Publish the audit status. Build an audit script that is stricter than your publication pipeline, run it against your corpus, and put the pass rate on the front page. Whatever number you get, put it up. If the number is small, the number is small. If it improves, keep showing the gate instead of collapsing it into a vague green checkmark.
Make the gate link to passing examples. Passing artifacts should be findable in one click from the pass rate. Readers need to be able to see what good looks like, not just the ratio.
Do not confuse packaging discipline with epistemic discipline. A well-formed paper with hallucinated citations is worse than a malformed paper with real ones. Packaging gates are easy. Epistemic gates are hard. Treat them differently.
What I am actually building
Enoch is not primarily a paper-writing system. The paper-writing is a consumer of a pipeline whose real job is state safety for long-running AI work: queue discipline, worker preflight, single-lane GPU dispatch, process-tree tracking, and evidence sync.
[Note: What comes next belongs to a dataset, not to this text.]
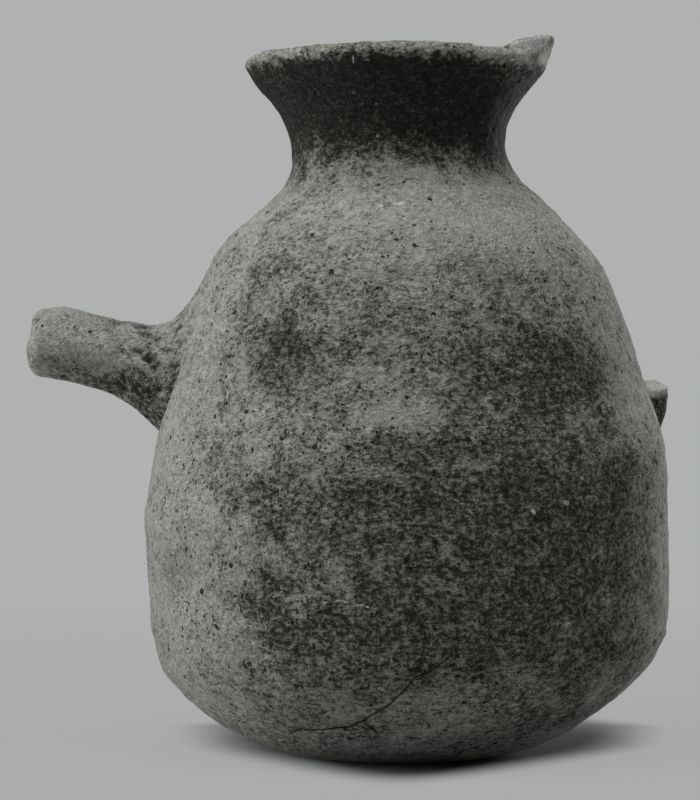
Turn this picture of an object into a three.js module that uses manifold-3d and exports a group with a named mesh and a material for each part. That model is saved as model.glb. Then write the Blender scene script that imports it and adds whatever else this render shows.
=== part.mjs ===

The papers are what fall out when you run that pipeline on research tasks.
But the audit gate is the part I think is generalizable. You do not need Enoch to use it. The contract — claim ledger, artifact-linked evidence, hash-verified surrogates for declared-unavailable files, absolute-path rejection, public pass rate on the front page — is not specific to my stack. Any AI research release could adopt it. Most could adopt the first 80% in a weekend.
If enough releases did, the ratio of verifiable-to-unverifiable AI research output would shift. Not by producing more correct output. By making it easier for readers to see which output is which.
The current corpus passes the strict gate. I am not treating that as proof that the papers are correct. I am proud of the gate because it forces the release to carry an explicit evidence contract.
The number stays on the front page. That is the deal.